> _Directive_: In the material below, find each line holding the string "corner" and copy it.

> _Data provided_:
=-=-=-=-=
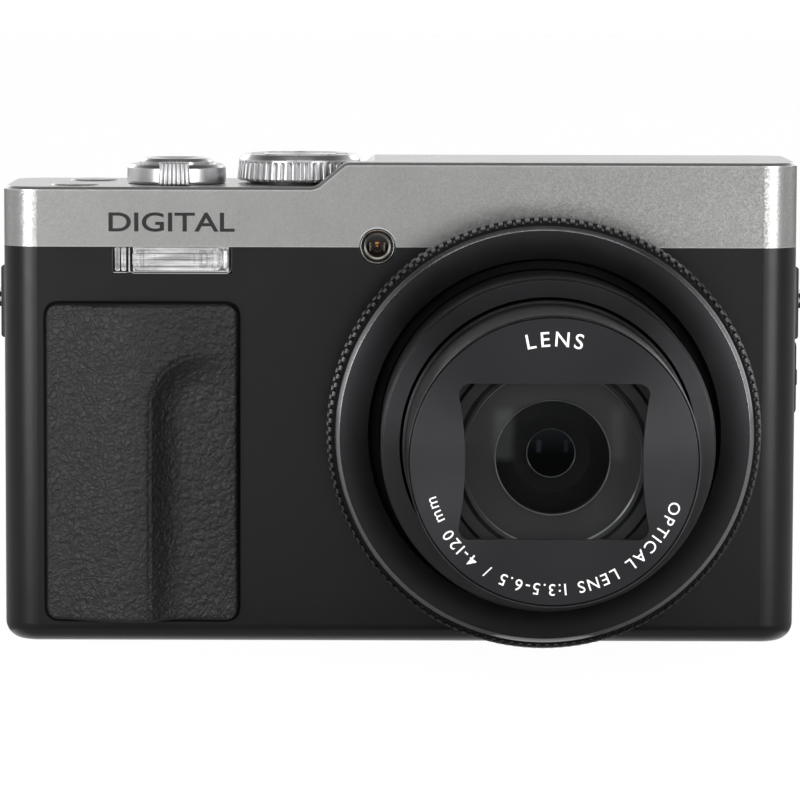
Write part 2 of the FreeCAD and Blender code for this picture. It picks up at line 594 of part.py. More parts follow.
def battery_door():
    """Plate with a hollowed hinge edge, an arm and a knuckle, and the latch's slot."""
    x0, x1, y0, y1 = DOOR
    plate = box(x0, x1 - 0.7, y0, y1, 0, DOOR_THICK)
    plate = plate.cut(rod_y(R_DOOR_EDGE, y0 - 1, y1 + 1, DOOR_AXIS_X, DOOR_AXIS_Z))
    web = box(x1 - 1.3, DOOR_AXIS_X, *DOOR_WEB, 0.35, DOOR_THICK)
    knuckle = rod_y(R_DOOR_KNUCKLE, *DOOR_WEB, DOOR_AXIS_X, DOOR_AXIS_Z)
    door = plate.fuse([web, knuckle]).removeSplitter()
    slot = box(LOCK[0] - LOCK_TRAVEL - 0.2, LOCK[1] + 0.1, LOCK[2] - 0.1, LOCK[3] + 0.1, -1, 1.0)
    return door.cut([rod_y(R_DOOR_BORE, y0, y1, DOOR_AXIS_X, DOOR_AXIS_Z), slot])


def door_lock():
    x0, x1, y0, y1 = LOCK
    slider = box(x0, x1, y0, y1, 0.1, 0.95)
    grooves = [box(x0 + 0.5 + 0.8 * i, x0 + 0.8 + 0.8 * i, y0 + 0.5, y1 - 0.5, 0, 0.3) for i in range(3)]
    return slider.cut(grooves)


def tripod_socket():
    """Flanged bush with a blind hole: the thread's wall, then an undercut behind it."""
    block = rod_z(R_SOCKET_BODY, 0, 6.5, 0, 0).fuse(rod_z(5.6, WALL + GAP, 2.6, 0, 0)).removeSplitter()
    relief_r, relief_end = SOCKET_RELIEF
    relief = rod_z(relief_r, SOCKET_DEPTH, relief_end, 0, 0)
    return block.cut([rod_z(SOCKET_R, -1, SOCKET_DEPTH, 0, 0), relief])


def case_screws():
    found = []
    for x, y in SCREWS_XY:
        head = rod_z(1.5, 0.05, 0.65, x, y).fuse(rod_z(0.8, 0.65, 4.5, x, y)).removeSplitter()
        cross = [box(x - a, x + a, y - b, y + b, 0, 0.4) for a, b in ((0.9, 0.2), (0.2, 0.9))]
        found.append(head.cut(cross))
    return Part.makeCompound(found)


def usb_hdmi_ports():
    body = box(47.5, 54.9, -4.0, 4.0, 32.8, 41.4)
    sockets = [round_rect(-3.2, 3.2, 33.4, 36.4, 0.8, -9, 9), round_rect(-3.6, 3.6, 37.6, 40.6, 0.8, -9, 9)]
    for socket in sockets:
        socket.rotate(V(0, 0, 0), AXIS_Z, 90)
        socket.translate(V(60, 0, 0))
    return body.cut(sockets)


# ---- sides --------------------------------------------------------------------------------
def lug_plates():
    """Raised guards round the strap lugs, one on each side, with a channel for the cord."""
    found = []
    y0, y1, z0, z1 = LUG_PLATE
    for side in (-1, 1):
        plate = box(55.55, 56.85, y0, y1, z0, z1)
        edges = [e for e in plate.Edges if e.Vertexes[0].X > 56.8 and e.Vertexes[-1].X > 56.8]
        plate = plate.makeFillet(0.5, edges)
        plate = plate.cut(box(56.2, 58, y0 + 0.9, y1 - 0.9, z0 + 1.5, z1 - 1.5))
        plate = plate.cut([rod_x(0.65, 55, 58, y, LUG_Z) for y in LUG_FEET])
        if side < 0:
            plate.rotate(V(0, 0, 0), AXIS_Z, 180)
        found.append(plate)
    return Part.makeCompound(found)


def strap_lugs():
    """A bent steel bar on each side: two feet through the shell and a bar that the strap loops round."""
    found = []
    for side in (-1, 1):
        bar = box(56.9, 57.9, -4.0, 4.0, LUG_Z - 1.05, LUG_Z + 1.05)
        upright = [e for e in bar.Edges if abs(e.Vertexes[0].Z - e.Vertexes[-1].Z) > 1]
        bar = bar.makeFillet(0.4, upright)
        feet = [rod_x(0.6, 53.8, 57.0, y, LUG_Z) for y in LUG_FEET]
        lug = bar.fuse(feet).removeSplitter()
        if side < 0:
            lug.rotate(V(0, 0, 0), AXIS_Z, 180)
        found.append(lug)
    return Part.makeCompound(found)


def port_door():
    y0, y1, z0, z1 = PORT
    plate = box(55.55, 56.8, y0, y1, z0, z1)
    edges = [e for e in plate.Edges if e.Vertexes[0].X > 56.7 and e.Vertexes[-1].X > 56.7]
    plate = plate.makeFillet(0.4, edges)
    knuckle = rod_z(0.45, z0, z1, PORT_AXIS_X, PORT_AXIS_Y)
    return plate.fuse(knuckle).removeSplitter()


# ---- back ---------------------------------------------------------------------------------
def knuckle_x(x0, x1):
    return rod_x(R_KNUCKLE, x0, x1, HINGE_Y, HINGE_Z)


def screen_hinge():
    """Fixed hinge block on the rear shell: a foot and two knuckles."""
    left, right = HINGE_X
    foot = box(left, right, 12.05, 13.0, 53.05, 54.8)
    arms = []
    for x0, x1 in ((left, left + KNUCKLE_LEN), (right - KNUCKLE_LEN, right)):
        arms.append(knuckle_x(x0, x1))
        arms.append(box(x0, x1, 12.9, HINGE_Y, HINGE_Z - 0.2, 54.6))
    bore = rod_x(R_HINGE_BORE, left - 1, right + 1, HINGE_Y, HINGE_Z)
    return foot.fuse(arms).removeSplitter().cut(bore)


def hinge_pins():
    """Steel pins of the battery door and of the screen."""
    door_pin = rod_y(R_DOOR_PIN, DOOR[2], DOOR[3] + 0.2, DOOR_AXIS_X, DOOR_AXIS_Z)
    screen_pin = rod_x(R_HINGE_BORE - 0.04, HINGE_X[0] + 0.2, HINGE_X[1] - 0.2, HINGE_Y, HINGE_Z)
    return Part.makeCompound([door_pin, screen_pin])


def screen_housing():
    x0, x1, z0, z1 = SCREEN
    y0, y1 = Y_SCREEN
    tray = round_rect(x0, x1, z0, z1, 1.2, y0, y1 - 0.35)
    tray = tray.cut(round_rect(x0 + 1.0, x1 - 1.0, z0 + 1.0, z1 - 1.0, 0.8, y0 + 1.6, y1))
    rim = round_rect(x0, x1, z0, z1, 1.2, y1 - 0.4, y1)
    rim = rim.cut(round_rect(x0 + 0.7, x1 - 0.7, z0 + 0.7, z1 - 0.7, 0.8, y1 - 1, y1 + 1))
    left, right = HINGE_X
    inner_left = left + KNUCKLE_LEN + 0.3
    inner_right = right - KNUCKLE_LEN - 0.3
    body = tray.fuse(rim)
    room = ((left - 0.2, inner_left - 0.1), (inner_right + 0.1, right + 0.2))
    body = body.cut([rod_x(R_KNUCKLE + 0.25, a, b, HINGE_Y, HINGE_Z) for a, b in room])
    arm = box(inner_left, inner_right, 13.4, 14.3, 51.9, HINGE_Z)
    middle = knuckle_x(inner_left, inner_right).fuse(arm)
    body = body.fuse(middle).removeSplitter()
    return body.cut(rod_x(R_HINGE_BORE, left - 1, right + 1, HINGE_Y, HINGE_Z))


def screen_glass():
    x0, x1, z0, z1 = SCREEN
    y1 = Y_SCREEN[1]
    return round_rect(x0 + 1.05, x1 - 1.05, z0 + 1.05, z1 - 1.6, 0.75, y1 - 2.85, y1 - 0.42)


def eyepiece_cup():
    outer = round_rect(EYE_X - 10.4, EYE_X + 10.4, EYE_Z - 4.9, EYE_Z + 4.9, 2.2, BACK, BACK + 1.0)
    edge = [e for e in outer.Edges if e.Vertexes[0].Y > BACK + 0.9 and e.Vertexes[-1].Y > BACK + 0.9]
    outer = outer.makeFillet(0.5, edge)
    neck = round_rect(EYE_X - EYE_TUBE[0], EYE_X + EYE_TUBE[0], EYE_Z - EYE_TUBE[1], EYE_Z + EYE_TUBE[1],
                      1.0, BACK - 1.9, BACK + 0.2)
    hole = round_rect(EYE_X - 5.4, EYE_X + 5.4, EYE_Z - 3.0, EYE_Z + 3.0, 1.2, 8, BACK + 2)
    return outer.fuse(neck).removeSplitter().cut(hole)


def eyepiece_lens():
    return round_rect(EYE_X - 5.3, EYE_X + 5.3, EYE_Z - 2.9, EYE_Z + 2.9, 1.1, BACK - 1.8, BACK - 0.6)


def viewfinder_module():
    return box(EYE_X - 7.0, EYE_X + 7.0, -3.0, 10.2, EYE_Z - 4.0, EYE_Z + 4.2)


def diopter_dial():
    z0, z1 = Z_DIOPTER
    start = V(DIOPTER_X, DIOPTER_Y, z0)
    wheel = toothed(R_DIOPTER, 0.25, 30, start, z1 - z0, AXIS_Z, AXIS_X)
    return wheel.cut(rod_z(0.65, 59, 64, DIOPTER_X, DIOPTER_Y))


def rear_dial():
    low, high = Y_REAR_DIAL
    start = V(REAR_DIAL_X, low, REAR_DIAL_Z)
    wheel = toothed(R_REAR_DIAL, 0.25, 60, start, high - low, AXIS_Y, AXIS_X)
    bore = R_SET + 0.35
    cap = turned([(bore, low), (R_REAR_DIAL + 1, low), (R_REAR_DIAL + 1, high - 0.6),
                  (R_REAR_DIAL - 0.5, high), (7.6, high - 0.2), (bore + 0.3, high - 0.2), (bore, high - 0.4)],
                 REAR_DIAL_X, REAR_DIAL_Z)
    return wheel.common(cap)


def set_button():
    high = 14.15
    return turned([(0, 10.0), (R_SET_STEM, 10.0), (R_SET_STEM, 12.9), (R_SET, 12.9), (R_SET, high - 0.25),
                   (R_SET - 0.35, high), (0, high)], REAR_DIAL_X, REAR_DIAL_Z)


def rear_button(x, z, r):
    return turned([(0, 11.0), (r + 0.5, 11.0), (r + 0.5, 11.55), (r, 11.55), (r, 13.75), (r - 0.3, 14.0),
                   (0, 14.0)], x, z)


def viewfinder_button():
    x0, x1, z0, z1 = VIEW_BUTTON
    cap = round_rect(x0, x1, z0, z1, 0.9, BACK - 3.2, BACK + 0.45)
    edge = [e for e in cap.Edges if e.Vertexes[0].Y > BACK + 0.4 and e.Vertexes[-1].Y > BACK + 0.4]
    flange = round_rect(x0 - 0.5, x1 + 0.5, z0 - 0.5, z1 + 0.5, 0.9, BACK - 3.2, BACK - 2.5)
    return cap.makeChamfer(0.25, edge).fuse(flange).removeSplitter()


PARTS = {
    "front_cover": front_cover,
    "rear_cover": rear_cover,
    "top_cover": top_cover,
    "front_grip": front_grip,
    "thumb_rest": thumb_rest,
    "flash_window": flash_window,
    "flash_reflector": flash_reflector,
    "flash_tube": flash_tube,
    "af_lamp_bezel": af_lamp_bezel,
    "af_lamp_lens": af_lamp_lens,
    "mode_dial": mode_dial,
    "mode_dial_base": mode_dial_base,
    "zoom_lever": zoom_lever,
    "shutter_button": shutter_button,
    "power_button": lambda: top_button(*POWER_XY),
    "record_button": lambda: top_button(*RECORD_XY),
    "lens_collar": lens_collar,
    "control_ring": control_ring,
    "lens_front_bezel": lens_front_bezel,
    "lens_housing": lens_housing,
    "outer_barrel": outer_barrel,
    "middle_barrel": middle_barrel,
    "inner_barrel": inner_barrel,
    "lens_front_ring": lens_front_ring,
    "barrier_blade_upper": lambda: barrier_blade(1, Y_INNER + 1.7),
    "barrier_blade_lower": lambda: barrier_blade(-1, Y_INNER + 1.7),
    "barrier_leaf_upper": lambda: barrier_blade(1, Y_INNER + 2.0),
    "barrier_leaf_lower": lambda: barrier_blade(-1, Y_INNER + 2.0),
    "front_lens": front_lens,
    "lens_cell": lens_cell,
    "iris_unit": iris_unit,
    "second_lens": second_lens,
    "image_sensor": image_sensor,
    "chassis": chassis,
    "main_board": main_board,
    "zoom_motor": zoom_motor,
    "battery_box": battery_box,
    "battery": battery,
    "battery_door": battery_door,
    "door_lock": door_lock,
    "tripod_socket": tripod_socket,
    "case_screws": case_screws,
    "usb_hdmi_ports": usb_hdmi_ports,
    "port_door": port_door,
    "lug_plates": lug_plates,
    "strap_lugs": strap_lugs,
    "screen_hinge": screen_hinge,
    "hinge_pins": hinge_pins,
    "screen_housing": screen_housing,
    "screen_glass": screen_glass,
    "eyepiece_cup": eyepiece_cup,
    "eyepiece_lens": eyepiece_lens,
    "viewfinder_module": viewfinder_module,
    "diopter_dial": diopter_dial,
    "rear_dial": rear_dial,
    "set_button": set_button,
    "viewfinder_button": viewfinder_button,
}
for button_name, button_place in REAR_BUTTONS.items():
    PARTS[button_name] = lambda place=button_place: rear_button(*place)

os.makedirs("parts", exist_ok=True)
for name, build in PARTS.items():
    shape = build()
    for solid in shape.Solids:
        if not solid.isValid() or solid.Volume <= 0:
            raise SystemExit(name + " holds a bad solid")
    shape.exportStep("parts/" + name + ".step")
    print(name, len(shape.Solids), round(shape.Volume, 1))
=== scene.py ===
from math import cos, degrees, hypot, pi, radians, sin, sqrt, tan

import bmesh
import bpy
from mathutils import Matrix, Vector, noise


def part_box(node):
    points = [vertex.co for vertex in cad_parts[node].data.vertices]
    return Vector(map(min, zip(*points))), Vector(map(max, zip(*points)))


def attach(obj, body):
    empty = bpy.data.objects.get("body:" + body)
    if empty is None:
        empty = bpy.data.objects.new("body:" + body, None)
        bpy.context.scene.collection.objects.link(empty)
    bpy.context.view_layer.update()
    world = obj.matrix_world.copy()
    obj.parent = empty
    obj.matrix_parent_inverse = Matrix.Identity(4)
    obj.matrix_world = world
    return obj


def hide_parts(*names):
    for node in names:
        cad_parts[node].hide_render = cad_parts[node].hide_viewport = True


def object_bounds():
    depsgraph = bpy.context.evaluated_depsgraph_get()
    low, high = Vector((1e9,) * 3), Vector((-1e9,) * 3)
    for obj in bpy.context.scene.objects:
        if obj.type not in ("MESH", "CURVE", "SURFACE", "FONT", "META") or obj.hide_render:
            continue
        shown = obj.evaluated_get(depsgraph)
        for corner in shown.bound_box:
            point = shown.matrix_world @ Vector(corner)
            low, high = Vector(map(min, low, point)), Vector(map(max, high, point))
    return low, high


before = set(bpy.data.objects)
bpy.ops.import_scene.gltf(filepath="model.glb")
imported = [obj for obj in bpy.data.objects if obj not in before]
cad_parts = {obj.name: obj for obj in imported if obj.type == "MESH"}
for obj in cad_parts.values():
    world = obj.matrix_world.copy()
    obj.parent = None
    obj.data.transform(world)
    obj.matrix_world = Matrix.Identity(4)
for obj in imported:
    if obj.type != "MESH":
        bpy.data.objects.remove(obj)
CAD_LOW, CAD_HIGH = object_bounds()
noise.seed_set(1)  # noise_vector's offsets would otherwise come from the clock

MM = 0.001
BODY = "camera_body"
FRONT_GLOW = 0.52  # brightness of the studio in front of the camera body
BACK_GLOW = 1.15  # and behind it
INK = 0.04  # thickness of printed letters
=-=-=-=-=
> _Correct answer_:
        for corner in shown.bound_box:
            point = shown.matrix_world @ Vector(corner)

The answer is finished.